The contract went on to provide that if the home inspection
revealed "any defect in the area specified above" the buyers
would have the right to terminate the contract and have the
deposit monies returned unless the sellers agreed, in writing,
within five days, "to repair and/or replace same, as may be
required, at the Seller's own cost and expense."
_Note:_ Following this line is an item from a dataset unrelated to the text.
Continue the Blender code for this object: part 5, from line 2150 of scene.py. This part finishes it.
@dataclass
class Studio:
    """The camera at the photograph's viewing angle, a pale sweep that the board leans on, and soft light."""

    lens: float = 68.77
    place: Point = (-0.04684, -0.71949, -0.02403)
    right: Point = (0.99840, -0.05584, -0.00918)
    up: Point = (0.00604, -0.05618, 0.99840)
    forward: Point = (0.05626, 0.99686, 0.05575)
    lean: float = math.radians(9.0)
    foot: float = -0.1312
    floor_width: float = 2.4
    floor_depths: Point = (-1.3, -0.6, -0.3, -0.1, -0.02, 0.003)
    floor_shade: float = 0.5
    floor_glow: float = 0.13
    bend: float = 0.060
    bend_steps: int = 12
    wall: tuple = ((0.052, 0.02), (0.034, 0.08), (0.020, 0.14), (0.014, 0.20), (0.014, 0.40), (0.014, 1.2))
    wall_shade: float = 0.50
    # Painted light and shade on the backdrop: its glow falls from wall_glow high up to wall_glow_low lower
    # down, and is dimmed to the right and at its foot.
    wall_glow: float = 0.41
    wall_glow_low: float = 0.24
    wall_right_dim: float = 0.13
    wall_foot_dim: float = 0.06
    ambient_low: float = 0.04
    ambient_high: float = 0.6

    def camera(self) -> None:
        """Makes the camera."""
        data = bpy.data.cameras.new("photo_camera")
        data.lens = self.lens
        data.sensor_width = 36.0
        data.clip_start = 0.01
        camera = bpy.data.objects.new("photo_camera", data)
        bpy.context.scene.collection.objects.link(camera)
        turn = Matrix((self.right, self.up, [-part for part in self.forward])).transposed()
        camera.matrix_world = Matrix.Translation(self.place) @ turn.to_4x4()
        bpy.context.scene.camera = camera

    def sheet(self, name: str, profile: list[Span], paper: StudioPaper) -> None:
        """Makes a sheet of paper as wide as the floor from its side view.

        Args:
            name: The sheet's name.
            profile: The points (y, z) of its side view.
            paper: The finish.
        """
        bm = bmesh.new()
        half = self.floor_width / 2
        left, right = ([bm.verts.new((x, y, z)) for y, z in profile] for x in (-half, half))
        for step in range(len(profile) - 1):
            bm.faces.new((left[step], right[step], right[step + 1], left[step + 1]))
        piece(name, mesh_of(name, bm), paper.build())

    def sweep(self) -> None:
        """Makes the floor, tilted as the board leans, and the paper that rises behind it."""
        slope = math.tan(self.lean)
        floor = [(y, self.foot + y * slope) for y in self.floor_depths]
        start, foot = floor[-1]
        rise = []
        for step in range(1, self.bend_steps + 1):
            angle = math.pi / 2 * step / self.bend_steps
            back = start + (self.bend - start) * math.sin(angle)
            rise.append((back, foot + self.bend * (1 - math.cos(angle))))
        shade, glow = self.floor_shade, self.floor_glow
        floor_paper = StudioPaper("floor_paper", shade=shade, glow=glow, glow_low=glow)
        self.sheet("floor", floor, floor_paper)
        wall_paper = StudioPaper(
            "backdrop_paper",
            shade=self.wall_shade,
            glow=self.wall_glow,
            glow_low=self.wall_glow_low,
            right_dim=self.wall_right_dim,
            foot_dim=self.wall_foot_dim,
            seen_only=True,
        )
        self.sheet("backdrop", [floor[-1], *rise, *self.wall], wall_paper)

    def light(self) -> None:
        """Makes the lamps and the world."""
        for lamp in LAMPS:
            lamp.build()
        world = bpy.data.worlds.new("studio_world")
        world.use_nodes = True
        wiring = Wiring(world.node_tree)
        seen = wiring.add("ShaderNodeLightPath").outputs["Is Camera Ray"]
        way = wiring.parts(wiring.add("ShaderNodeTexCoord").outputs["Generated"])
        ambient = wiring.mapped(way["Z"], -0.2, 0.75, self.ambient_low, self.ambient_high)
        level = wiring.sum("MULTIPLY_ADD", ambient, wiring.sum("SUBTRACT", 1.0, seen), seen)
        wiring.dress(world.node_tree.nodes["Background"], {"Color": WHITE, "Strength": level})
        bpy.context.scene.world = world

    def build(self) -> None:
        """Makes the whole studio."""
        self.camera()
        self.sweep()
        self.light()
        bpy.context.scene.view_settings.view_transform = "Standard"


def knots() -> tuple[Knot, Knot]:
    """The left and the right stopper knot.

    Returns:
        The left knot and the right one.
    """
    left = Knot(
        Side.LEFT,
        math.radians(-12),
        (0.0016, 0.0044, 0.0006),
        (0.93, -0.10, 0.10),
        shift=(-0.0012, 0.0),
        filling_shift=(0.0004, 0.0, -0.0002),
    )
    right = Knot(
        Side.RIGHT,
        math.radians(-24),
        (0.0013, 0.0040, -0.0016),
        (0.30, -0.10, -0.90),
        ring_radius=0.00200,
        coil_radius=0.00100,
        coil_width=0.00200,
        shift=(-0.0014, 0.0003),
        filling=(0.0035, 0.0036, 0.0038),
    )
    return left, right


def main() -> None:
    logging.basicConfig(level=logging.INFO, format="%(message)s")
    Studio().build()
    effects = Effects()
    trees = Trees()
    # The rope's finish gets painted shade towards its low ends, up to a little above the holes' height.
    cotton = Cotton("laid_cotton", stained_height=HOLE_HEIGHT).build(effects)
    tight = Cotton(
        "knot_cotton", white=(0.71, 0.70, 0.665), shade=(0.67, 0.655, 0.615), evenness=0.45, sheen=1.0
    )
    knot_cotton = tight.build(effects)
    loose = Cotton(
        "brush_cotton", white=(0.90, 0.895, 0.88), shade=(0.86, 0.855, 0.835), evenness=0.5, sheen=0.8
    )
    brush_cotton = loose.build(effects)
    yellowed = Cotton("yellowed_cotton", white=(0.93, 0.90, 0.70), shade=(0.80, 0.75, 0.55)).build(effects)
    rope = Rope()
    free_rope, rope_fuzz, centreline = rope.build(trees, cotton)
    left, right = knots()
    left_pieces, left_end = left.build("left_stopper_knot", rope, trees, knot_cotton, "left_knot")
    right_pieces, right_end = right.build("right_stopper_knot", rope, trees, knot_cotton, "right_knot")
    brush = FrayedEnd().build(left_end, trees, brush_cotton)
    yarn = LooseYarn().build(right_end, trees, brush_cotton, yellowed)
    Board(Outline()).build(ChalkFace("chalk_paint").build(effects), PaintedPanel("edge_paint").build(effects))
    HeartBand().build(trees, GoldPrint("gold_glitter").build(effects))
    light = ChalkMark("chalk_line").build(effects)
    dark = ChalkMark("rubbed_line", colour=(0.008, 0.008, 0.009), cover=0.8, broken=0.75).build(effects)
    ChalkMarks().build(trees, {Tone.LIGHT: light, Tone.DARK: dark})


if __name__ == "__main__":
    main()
Pursuant to the contract, an inspection was performed which
revealed the presence of radon. In response to the report, the
sellers undertook remedial work which did not eliminate the radon
but lowered the level substantially. Due to the continued
presence of radon, the buyers undertook to terminate the
agreement and sought return of their deposit. When the sellers
refused to return the money, the buyers instituted suit. The
sellers counterclaimed for damages resulting from the alleged
breach of contract by the buyers.
Notwithstanding some proffered expert evidence that a radon
level in excess of the remediated level here was considered
acceptable, the motion judge concluded that because the contract
did not refer to any specific level of radon but simply to "the
presence of radon gas," the buyers were within their rights to
terminate the contract. As the judge noted, the parties were
free to negotiate a specific level of radon as being acceptable,
but did not. Indeed, the contract could have, but did not, even
reference a "safe" level of radon, which might have presented a
triable issue of fact. As a result, the Kotkins' motion for
summary judgment was granted and judgment was entered against the
Aronsons in the amount of $10,000.See footnote 11
We reject defendants' contention that the contract presented
a factual issue, inappropriate for summary judgment, as to the
meaning of "defect" as used in the quoted portion of the
agreement. Rather, we accept plaintiffs' argument that "defect"
did not apply to that portion of the inspection clause dealing
with radon and other environmental conditions. We also note that
Wong v. Mercado,
248 N.J. Super. 215 (Law Div. 1991), upon which
plaintiffs rely, is clearly distinguishable as the contract at
issue there did not even mention radon. Id. at 220.
We agree substantially with the reasoning of Judge Higbee
and affirm for the reasons stated in her oral opinion of April
12, 2001.
Affirmed.
Footnote: 1 1 Although not mentioned in the order, the summary judgment had the effect of dismissing defendants' counterclaim.